Proponents of “democratic socialism” often point to Norway, where 59 percent of the country’s wealth is in government hands, as a real-life example of their ideas. This is a fallacy. Multiple factors make Norway and the Nordic region unique and contribute to an above-average concentration of wealth in government hands in a manner that is neither representative of socialism or easily replicable. These factors are:

  • Abundant natural resources.
  • State-owned enterprises (SOEs) that mostly function like profit-seeking corporations.
  • Norwegian SOEs depositing excess oil revenues into a $1 trillion sovereign wealth fund that has been the main driver of growth in the country’s publicly-owned wealth.
  • Debt levels that place upward pressure on the state-owned share of national wealth due to math and accounting rules.

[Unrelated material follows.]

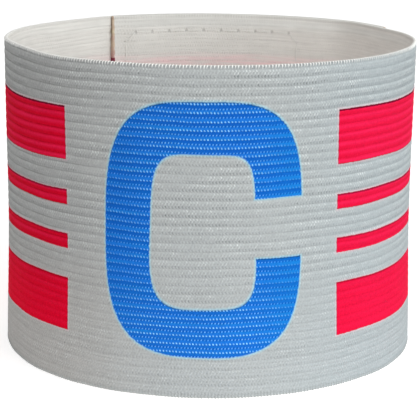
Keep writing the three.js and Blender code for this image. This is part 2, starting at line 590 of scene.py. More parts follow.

Failing to account for these and other factors can distort our understanding of Norway, and the Nordic region more broadly. Indeed, a closer analysis points to these countries being a better example of a combination of state-led capitalism and market-based economies that fund generous welfare states than socialist doctrine in action. Those who seek “democratic socialism” would be better-served if they searched outside of northern Europe.

[i] Based on WID data that I have been unable to verify with the WID given its decision not to comment for this article.

[ii] The combined Nordic state-owned wealth figure was also lower than that of two countries in the WID, but this cannot be confirmed since WID declined to comment.

[iii] Of course, a simple subtraction of Norway’s SWF from Net Public Wealth would lower the percentage of the state-owned wealth even further, but this is inadvisable since we do not know what Norway’s SOEs or its government would have done with its oil revenues in the absence of the fund.